>> Start Data shown
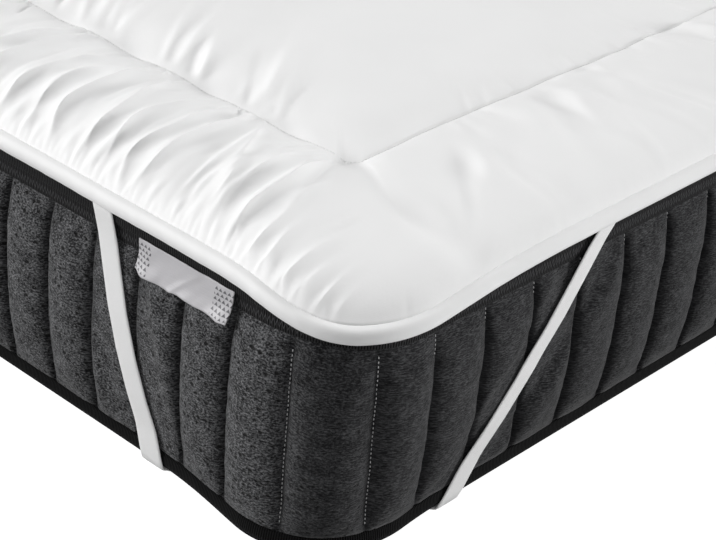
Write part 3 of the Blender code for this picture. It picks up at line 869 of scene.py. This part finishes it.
def side_folds(height, fine, runs, away, seam, chance, start, toward):
    """Folds on half of one long side. start is the run at the short end's level, and toward is
    1 where runs grow toward that corner."""
    border = away <= seam
    share = np.clip(away / seam, 0, 1)
    bend = CORNER_RADIUS + (SEAM_INSET_SHORT + SEAM_CORNER_RADIUS - CORNER_RADIUS) * share
    bend = bend + np.maximum(0.0, away - seam)
    radius = CORNER_RADIUS + (SEAM_CORNER_RADIUS - CORNER_RADIUS) * share
    straight_length = HALF_LENGTH - CORNER_RADIUS
    beyond, inside = seam - away, away - seam

    def run_at(distance):
        """The run on each ring for a distance from the short end's foot line."""
        straight = (distance - bend) / (HALF_LENGTH - bend)
        past = (bend - distance) / radius
        from_corner = np.where(straight >= 0, straight * straight_length, -past * CORNER_RADIUS)
        return start - toward * (CORNER_RADIUS + from_corner)

    def lay(target, distance, widths, depths, skew=1.0):
        room = 1 - smooth_step(0.70, 1.10, (bend - distance) / radius)
        room = np.where(border, room, smooth_step(0.004, 0.040, distance - bend))
        lay_fold(target, runs, run_at(distance), widths, depths * room, skew)

    def lean_at(distance):
        """Folds lean toward the corner, and less so near the middle of the side."""
        return min(1.0, (HALF_LENGTH - distance) / LEAN_REACH)

    # The main folds, which cross the border.
    stars = list(NEAR_STARS)
    while stars[-1] < HALF_LENGTH - 0.06:
        stars.append(stars[-1] + STAR_PITCH * chance.uniform(*STAR_PITCH_RANGE))
    near = start == NEAR_START
    folds = list(NEAR_FOLDS) if near else []
    for star in stars[(len(NEAR_STARS) if near else 0):]:
        lean = 0.9 * lean_at(star)
        for spread, weight in STAR_SPREAD:
            at_seam, middle, at_edge, depth, width = draw(chance, FAR_FOLD)
            at_seam = star + 0.45 * spread + at_seam
            middle = star + spread + lean * middle
            at_edge = star + spread - lean * at_edge
            folds.append((at_seam, middle, at_edge, weight * depth, width))
    for at_seam, middle, at_edge, depth, width in folds:
        depth *= FOLD_DEPTH
        bow = middle - (at_seam + at_edge) / 2
        wander = chance.uniform(-FOLD_WANDER, FOLD_WANDER)
        path = at_edge + (at_seam - at_edge) * share + bow * np.sin(math.pi * share ** 0.8)
        path = path + wander * np.sin(3 * math.pi * share)
        rise = smooth_step(0.02, 0.30, share) * (1 - 0.72 * smooth_step(0.62, 0.985, share))
        depths = np.where(border, depth * rise * (1 - smooth_step(0.985, 1.0, share)), 0.0)
        widths = 0.42 + 0.58 * np.sin(math.pi * np.clip(share * 0.92 + 0.04, 0, 1))
        lay(height, path, width * widths, depths, skew=1.0 + 0.22 * toward)
    # Folds that cross the corner from the gathered edge.
    for at_edge, inward, length, depth, width in CORNER_FOLDS:
        at_edge += chance.uniform(-0.002, 0.002)
        path = at_edge + inward * smooth_step(-0.2 * length, 1.3 * length, away)
        depths = rise_and_fade(depth, away, (0.001, 0.010), (0.35 * length, length))
        lay(height, path, width * (0.45 + 0.9 * np.sqrt(np.clip(away / length, 0, 1))), depths)
    # Shorter folds that start at the binding and fade out.
    place = 0.030
    while place < HALF_LENGTH:
        step, length, slant, depth = draw(chance, EDGE_FOLD)
        place += step
        slant *= lean_at(place)
        path = place + slant * away - 4.0 * away ** 2 * slant
        depths = rise_and_fade(depth, away, (0.002, 0.010), (0.35 * length, length))
        lay(fine, path, 0.0034 + 0.060 * away, depths)
    # Creases of the gathered edge.
    place = 0.015
    while place < HALF_LENGTH:
        step, length, slant, depth = draw(chance, EDGE_CREASE)
        place += step
        path = place + slant * lean_at(place) * away
        depths = rise_and_fade(-depth, away, (-0.001, 0.004), (0.15 * length, length))
        lay(fine, path, 0.0016 + 0.05 * away, depths)
    # Creases and folds that spread from each gathered point of the seam, on both sides of it.
    for star in [place for place in stars if place > 0.16]:
        for _ in range(SEAM_CREASES):
            slant, length, off, sign, depth = draw(chance, SEAM_CREASE)
            path = star + off + slant * beyond
            depths = rise_and_fade(sign * depth, beyond, (0.0005, 0.004), (0.2 * length, length))
            lay(fine, path, 0.0018 + 0.07 * np.abs(beyond), np.where(border, depths, 0.0))
        for _ in range(INNER_CREASES):
            slant, length, off, sign, depth = draw(chance, INNER_CREASE)
            path = star + off + slant * inside - 1.3 * slant * inside ** 2
            depths = rise_and_fade(sign * depth, inside, (0.0, 0.022), (0.35 * length, length))
            lay(fine, path, 0.0046 + 0.050 * np.abs(inside), np.where(border, 0.0, depths))
        for _ in range(INNER_FOLDS):
            slant, length, off, depth = draw(chance, INNER_FOLD)
            path = star + off + slant * inside - 0.5 * slant * inside ** 2
            depths = rise_and_fade(depth, inside, (0.01, 0.05), (0.4 * length, length))
            lay(height, path, 0.006 + 0.05 * np.abs(inside), np.where(border, 0.0, depths))
    # Fine wrinkles that run with the folds.
    from_corner = -toward * apart(runs, start)[None, :] - CORNER_RADIUS
    level = bend[:, None] + from_corner * (HALF_LENGTH - bend[:, None]) / straight_length
    here = smooth_step(-0.02, 0.03, from_corner) * (from_corner < straight_length)
    flow = level - (0.020 * share + 0.018 * np.sin(math.pi * share ** 0.8))[:, None]
    seed = 60 + int(start * 10) % 30
    rough = soft_noise(flow / WRINKLE_ACROSS, away[:, None] / WRINKLE_ALONG + 40, seed)
    patches = soft_noise(flow / PATCH_ACROSS, away[:, None] / PATCH_ALONG + 9, seed + 1)
    shown = smooth_step(0.03, 0.16, share) * (1 - smooth_step(0.90, 1.0, share))
    ridges = 1 - 2.4 * np.abs(rough)
    fine += WRINKLE * ridges * np.clip(0.4 + 0.6 * patches, 0, 1) * here * shown[:, None]
    # Branches that cross from one fold to the next.
    place = 0.060
    while place < HALF_LENGTH:
        step, middle, reach, slant, sign, depth, width = draw(chance, BRANCH)
        place += step
        path = place + slant * away - 2.5 * slant * away ** 2
        depths = hump(sign * depth, share, middle, reach)
        depths = rise_and_fade(depths, share, (0.0, 0.05), (0.95, 1.0))
        lay(fine, path, np.full_like(away, width), np.where(border, depths, 0.0))


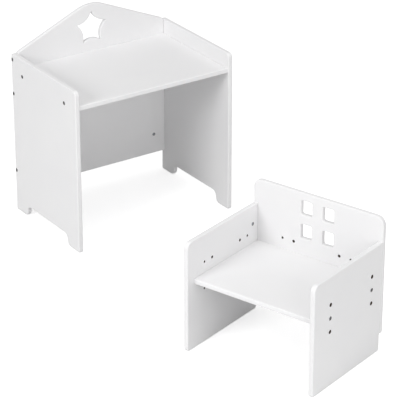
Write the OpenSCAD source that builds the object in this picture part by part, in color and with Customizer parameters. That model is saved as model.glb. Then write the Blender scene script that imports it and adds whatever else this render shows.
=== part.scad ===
// Children's desk and chair in painted board, each one assembled flat-pack style
// with hex-socket bolts, barrel nuts and wooden dowels.
// The desk stands square to the axes and faces -Y. The chair stands in front of it, turned.
// The origin is on the floor, in the middle of the box that holds both pieces.

/* [Board] */
// Thickness of every board
board_t = 15; // [14:0.5:18]

/* [Desk] */
// Width over both sides
desk_w = 550; // [500:5:570]
// Depth of a side
desk_d = 370; // [320:5:450]
// Height of a side
desk_side_h = 515; // [510:5:600]
// Height of the work surface
desk_top_z = 468; // [420:5:480]
// How far the top stands back from the front of the sides
desk_top_setback = 3; // [0:0.5:20]
// Radius of the upper front corner of a side
desk_corner_r = 14; // [6:1:30]
// Radius of the other corners of a side
desk_small_r = 6; // [2:1:10]
// Flat length of a foot
foot_flat = 50; // [30:1:60]
// Height of the arch between the feet
arch_h = 35; // [20:1:50]
// Height of the lower edge of the back panel
back_low_z = 70; // [40:1:120]
// Height where the two gable slopes would cross
gable_z = 629; // [620:1:680]
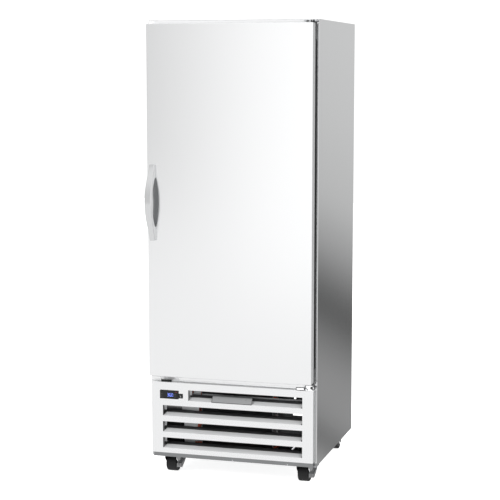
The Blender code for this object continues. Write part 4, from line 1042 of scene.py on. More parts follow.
def lock_keeper():
    low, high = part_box("lock_keeper")
    top = low.z + 0.0085
    end = high.x - 0.0022
    corner = 0.0008
    outline = [
        (low.x, low.z), (end, low.z), (end, top - corner), (end - corner, top), (low.x + corner, top),
        (low.x, top - corner),
    ]
    prism_piece(
        "keeper_block", outline, "Y", low.y + 0.001, low.y + 0.0065, "black_moulded", "black_plastic",
        replaces="lock_keeper", bevel=0.0007,
    )
    # The thin catch that leans from the block up to the door
    shape = bmesh.new()
    door_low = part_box("door_skin")[0]
    start = Vector((low.x + 0.0012, low.y + 0.0035, top - 0.0010))
    end = Vector((low.x - 0.002, low.y - 0.002, door_low.z - 0.0012))
    add_tube(shape, rounded([start, start + Vector((0, 0, 0.003)), end], 0.001, 3), 0.0006, 10)
    piece("keeper_catch", shape, "dark_zinc", "zinc")
    # The frame's bright lower strip, which shows between the door and the grille. It is satin only
    # behind the keeper.
    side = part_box("side_panel_left")[0]
    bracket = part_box("hinge_bracket_bottom")[0]
    step_y = side.y - 0.0018
    satin_start = low.x - 0.004
    satin_end = low.x + 0.068
    strips = (
        ("face_strip_left", "door_steel", side.x + 0.002, satin_start),
        ("keeper_backing", "strip_steel", satin_start, satin_end),
        ("face_lower_strip", "door_steel", satin_end, bracket.x - 0.002),
    )
    for name, look, start, stop in strips:
        shape = bmesh.new()
        add_box(shape, (start, step_y, low.z + 0.0002), (stop, side.y - 0.0001, low.z + 0.0147))
        ledge = max(start, side.x + 0.012)
        add_box(shape, (ledge, step_y - 0.009, low.z + 0.0004), (stop, step_y, low.z + 0.0026))
        piece(name, shape, look, "stainless", bevel=0.0003, segments=2)


def cabinet_inside():
    for node, look in (
        ("insulation_foam", "foam"), ("face_frame", "door_steel"), ("base_pan", "rail_zinc"),
        ("cord_gland", "black_moulded"),
    ):
        dress(node, look)

    # The moulded liner with rounded corners
    low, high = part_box("inner_liner")
    shape = bmesh.new()
    rings = []
    steps = (
        (low.y, 0), (high.y - 0.022, 0), (high.y - 0.012, 0.003), (high.y - 0.004, 0.010),
        (high.y, 0.022),
    )
    for depth, inset in steps:
        outline = soft_rectangle(low.x, low.z, high.x, high.z, 0.022, 8, inset)
        rings.append((outline, depth))
    add_dish(shape, rings)
    piece(
        "liner_shell", shape, "white_liner", "white_plastic", replaces="inner_liner", solidify=0.0015,
        angle=60,
    )

    # A galvanised sheet closes the foam over the machine compartment
    foam_low, foam_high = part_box("insulation_foam")
    near = (foam_low.x + 0.001, foam_low.y + 0.001, foam_low.z - 0.0014)
    sheet = (near, (foam_high.x - 0.001, foam_high.y - 0.001, foam_low.z - 0.0002))
    box_piece("compartment_ceiling", [sheet], "galvanised", "galvanised")
    pilasters()
    shelves()
    lamp()


def pilasters():
    """Slotted channels for the shelf clips."""
    pitch, slot_tall, slot_wide = 0.0127, 0.0075, 0.0055
    for side, sign in SIDES:
        for place in ("front", "back"):
            node = f"pilaster_{side}_{place}"
            low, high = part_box(node)
            wall_x = low.x if sign < 0 else high.x
            face_x = wall_x - sign * 0.0099
            middle = (low.y + high.y) / 2
            slots = []
            z = low.z + 0.012
            while z < high.z - 0.018:
                slots.append((middle - slot_wide / 2, z, middle + slot_wide / 2, z + slot_tall))
                z += pitch
            shape = bmesh.new()
            add_pierced_sheet(shape, (low.y, low.z, high.y, high.z), slots, "X", face_x)
            sides = (("y", low.y), ("y", high.y))
            rim = [edge for edge in shape.edges if len(edge.link_faces) == 1 and lies_on(edge, sides)]
            turn_in(shape, rim, "x", wall_x)
            piece(f"{node}_channel", shape, "zinc", "galvanised", replaces=node, solidify=0.0009)


def add_clip(shape, face_x, sign, middle, shelf_z):
    """A pressed clip: two hooks in the pilaster and a ledge under the shelf's side wire."""
    outline = [
        (face_x + sign * 0.0012, shelf_z + 0.010), (face_x - sign * 0.0006, shelf_z + 0.011),
        (face_x - sign * 0.0010, shelf_z + 0.001), (face_x - sign * 0.0130, shelf_z - 0.0006),
        (face_x - sign * 0.0140, shelf_z + 0.0020), (face_x - sign * 0.0152, shelf_z + 0.0016),
        (face_x - sign * 0.0142, shelf_z - 0.0024), (face_x - sign * 0.0020, shelf_z - 0.0026),
        (face_x - sign * 0.0008, shelf_z - 0.0110), (face_x + sign * 0.0012, shelf_z - 0.0120),
    ]
    if sign > 0:
        outline.reverse()
    add_prism(shape, outline, "Y", middle - 0.0085, middle + 0.0085)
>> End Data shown
What needs to be done - For each line of the listing that holds the word "with", show that line.

Written reply -
    # Fine wrinkles that run with the folds.
Write the OpenSCAD source that builds the object in this picture part by part, in color and with Customizer parameters. That model is saved as model.glb. Then write the Blender scene script that imports it and adds whatever else this render shows.
// with hex-socket bolts, barrel nuts and wooden dowels.
    # The moulded liner with rounded corners